With this post, I will begin a series on the nature of the Arabic group of languages.  My reason for doing so is that many people are badly confused about just what "Arabic" (a Semitic group) signifies when it comes to language, almost as badly confused as most people are about "Chinese" (linguistically more properly referred to as Sinitic).

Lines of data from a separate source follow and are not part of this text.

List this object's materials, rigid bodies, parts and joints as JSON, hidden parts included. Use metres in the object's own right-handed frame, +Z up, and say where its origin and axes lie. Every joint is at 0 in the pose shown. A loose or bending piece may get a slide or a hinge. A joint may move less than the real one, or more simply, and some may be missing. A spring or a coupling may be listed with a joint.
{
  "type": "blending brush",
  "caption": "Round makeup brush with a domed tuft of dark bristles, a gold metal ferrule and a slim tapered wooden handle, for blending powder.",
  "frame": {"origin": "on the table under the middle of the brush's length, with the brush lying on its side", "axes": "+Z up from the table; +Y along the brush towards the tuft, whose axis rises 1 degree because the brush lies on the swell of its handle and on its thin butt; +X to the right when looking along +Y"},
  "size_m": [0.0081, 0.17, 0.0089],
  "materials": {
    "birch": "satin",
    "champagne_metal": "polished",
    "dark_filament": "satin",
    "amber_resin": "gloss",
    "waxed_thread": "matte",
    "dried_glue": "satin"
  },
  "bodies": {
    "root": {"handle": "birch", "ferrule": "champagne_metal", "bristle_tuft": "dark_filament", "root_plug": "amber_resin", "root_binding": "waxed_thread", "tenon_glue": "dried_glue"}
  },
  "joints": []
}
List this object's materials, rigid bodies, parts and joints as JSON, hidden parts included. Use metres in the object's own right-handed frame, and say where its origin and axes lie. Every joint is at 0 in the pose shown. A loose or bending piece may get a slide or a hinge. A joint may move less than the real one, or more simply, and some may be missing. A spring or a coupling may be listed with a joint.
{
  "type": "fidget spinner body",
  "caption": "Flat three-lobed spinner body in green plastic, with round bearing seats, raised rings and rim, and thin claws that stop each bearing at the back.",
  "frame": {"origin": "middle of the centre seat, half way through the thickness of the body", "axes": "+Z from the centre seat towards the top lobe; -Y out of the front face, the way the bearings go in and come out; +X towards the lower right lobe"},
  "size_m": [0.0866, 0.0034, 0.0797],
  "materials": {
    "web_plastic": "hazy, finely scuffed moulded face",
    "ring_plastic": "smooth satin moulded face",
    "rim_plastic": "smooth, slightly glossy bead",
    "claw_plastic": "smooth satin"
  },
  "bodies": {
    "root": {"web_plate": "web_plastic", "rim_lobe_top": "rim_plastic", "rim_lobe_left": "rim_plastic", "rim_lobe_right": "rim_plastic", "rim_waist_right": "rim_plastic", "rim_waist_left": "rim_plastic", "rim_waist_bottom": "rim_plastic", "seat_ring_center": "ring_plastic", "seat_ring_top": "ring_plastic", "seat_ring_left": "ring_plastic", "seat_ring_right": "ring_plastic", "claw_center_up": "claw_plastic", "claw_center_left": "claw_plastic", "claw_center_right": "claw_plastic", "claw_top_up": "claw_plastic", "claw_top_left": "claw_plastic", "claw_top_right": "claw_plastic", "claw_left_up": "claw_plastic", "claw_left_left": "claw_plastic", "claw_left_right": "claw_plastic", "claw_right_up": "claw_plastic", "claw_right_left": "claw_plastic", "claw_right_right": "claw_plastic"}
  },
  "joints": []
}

For a basic, foundational statement, here are the opening two paragraphs of the Wikipedia article on "Arabic":

Arabic (اَلْعَرَبِيَّةُ, al-ʿarabiyyah [al ʕaraˈbijːa] (audio speaker iconlisten) or عَرَبِيّ, ʿarabīy [ˈʕarabiː] (audio speaker iconlisten) or [ʕaraˈbij]) is a Semitic language that first emerged in the 1st to 4th centuries CE. It is the lingua franca of the Arab world and the liturgical language of Islam. It is named after the Arabs, a term initially used to describe peoples living in the Arabian Peninsula bounded by eastern Egypt in the west, Mesopotamia in the east, and the Anti-Lebanon mountains and northern Syria in the north, as perceived by ancient Greek geographers. The ISO assigns language codes to 32 varieties of Arabic, including its standard form, Modern Standard Arabic, also referred to as Literary Arabic, which is modernized Classical Arabic. This distinction exists primarily among Western linguists; Arabic speakers themselves generally do not distinguish between Modern Standard Arabic and Classical Arabic, but rather refer to both as al-ʿarabiyyatu l-fuṣḥā (اَلعَرَبِيَّةُ ٱلْفُصْحَىٰ "the eloquent Arabic") or simply al-fuṣḥā (اَلْفُصْحَىٰ).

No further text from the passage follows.